However, with the First Crusade. As the crusaders traveled across Europe to Palestine to recapture the Holy Sepulcher in Jerusalem, they attacked the Jewish quarters of towns along the way, since "Why should we travel all the way to the Holy Land to kill the enemies of God when there are enemies of God living amongst us?" The crusaders offered Jews the alternatives of conversion or death. Most of the Jews chose collective suicide in sanctification of their faith (kiddush ha-shem) rather than convert. From 1/4 to 1/3 of the Jewish population of Germany and Northern France were killed in the first six months of 1096. In 1099, when the crusaders took Jerusalem, there was a mass slaughter of Jews there, including the burning of the synagogue of Jerusalem with many Jews trapped inside.

In addition to the tragic loss of life, these massacres seemed to increase the popular hostility towards Jews, which was amplified by The Second Crusade which started in 1146. Some of the anti-semitic canonical laws passed by the church after the crusades include:

  • Jews not permitted to be plaintiffs, or witnesses, against Christians in the courts, 3d Lateran Council, 1179, Canon 26
  • Construction of new synagogues prohibited, Council of Oxford, 1222
  • Compulsory ghettos, Synod of Breslau, 1267

It was starting in this period that many of the restrictive laws upon Jews were started, including restrictions on what occupations they might take up. These news laws were based on some old theology and civic laws which hadn't been applied so thoroughly before. One was a snippet from the Justinian Code:

They [the Jews] shall enjoy no honors. Their status shall reflect the baseness which in their souls they have elected and desired.

From Romans 11:7-11, from "The Living Bible, Paraphrased":

So this is the situation: Most of the Jews have not found the favor of God they are looking for. A few have -- the ones God has picked out -- but the eyes of the others have been blinded. This is what our Scriptures refer to when they say that God has put them to sleep, shutting their eyes and ears so that they do not understand what we are talking about when we tell them of Christ. And so it is to this very day.

King David spoke of this same thing when he said, "Let their good food and other blessing trap them into thinking all is well between themselves and God. Let these good thing boomerang on them and fall back upon their heads to justly crush them. Let their eyes be dim," he said, "so that they cannot see, and let them walk bent-banked forever with a heavy load."

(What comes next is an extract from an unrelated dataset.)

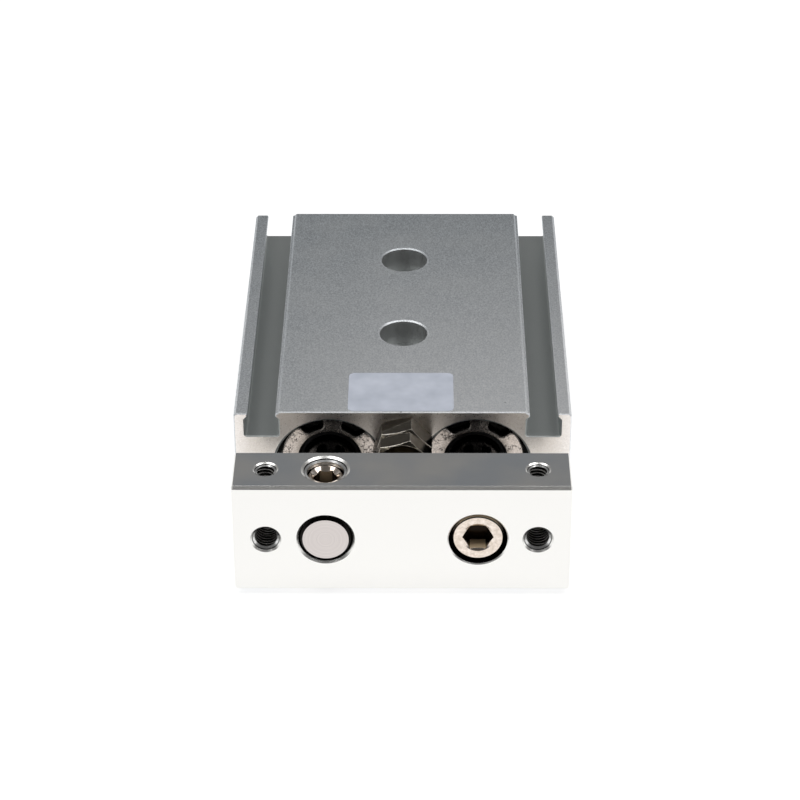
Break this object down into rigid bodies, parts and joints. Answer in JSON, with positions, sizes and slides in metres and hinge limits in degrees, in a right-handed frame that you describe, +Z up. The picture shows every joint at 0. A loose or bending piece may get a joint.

Does this mean that God has rejected his Jewish people forever? Of course not! His purpose was to make his salvation to the Gentiles, and then the Jews would be jealous and begin to want God's salvation for themselves.

Also, St. Augustine, in the 4th century, claimed that, because of their crime of diecide, the Jews should be subordinated to the Church, the older brother serving the younger brother. St. Thomas Aquinas, during the 12th century, solidified this in the theory of Servitus Judaeorum, or "the eternal servitude of the Jews". During the same time period, Pope Innocent III said that "the blasphemers of the Christian name" needed to be:

forced into the servitude of which they made themselves deserving when they raised their sacrilegious hands against Him had come to confer true liberty upon them, thus calling down His blood upon themselves and all their children.

Thus the anti-semitic laws were passed both with the intention of punishing Jews for the killing of Christ, and in the hopes the Jews, when comparing their low status and suffering to the prosperousness of the Christians, would wish to convert.

It was around this time that Jews got their reputation for being usurious and greedy. They hadn't been considered usurers in Pagan times, since back then Jews had been present in all occupations; similarly, Jews were found in many occupations in pre-Medieval Christian Europe. Also, while the Jews had been accused by Christians of being greedy, they were also accused of being pretty much everything else too; greediness didn't stick out as a defining negative stereotype.

This started changing after the crusades, when the occupations available to Jews were greatly restricted; this was in addition to Jews being excluded from many artisan jobs, since who could work at various crafts were controlled by Christian guilds, which didn't allow for Jewish members. One of the few occupations that Jews weren't restricted from was lending money at an interest (usury), something which Christians were, for the most part, not allowed to do; thus, Jews often became the predominant moneylenders. While we would consider money lending necessary to do such things as buy cars and start or expand businesses, peasants only needed to borrow money when they hit hard times, and thus considered money lending to be a way of preying on other's misfortunes.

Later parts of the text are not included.